Fortunately, there are some good proxies for gold futures that require substantially less money up front with significantly lower risk. For example, there are many exchange-traded funds (ETFs) that are tied to the gold market, either backed by physical gold, portfolios of futures and options, or linked to gold and mining stocks. Gold ETFs trade just like those of any common stock or other ETF.
Some ETFs closely track the price movements of gold, while others are leveraged to magnify price changes by two or three times. Conversely, some ETFs are structured to move in the opposite direction of the price of the metal ("inverse" funds), enabling bearish investors to essentially short the price of gold and profit if the price of the metal falls.
The two largest and most actively traded gold ETFs—and the two that most closely track gold price movements—are:
- SPDR Gold Trust (GLD). Backed by holdings of physical gold, this is the largest gold ETF. Shares are priced at roughly 10% of the price of an ounce of gold. The ETF also has actively traded options offering different strike prices and expiration dates.
- iShares Gold Trust (IAU). IAU is a grantor trust that's also backed by holdings of physical gold. Shares are valued at roughly 1% of gold's current market price.
Thus, if you wanted to hold a position equivalent to an ounce of gold, you would buy 10 shares of GLD or 100 shares of IAU.
Mining Company Shares
Another way to play the gold market is by buying shares in companies that mine gold, such as Goldcorp (GG), Newmont Mining (NEM) and Barrick Gold (ABX). But there are disadvantages to this route.
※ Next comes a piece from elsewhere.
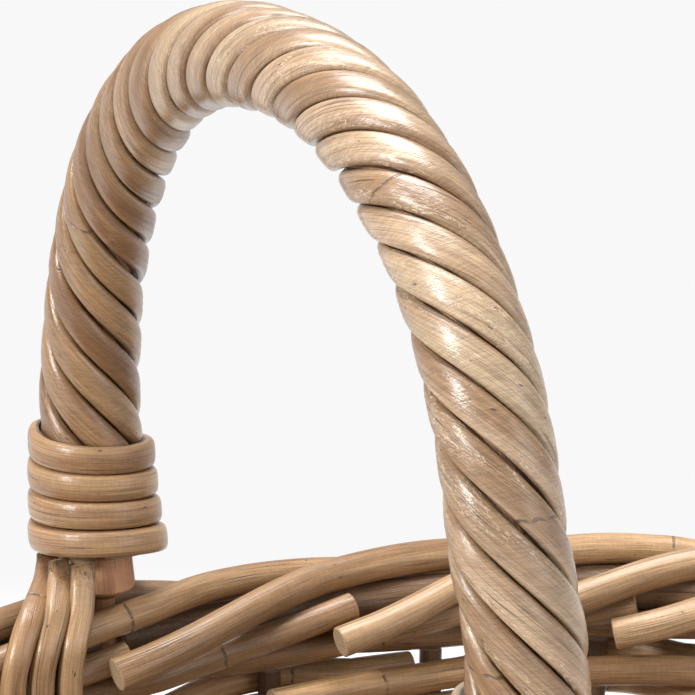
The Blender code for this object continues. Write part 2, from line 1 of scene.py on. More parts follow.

First of all, shares of mining companies are just that, shares in a company, not a direct proxy for gold. While shares of these companies often move up and down with the price of gold, they are also affected by other factors, such as trends in the overall equity market, which is what holding gold is intended to protect you against.
Use Technical Charts
Gold acts as a hedge against the movements in other asset markets, including currencies, stocks and bonds, and against inflation. These factors make it useful for investors to research technical charts tracking the price of gold going back a number of years to see how it has reacted during specific periods. They can then potentially anticipate how the metal is likely to react if similar events were to repeat themselves.
For example, if the price of gold fell after a central bank raised interest rates in order to fight inflation, one may believe that the price would again fall if the bank intervened in the market. Similarly, if the price of gold tends to rise during a stock market correction, one may predict that it will fall during a bull market, and vice versa.
At least initially, investors new to trading gold should keep their positions in the metal fairly small until they get more comfortable and confident about what moves the market.
Gold can act as a hedge against events in other markets and inflation and is often seen as a "safe haven" from turmoil. While it's possible to invest in gold by buying the metal directly, it can be prohibitively expensive and quite involved. However, there are several reasonable proxies, including gold futures, gold ETFs, and mining stocks.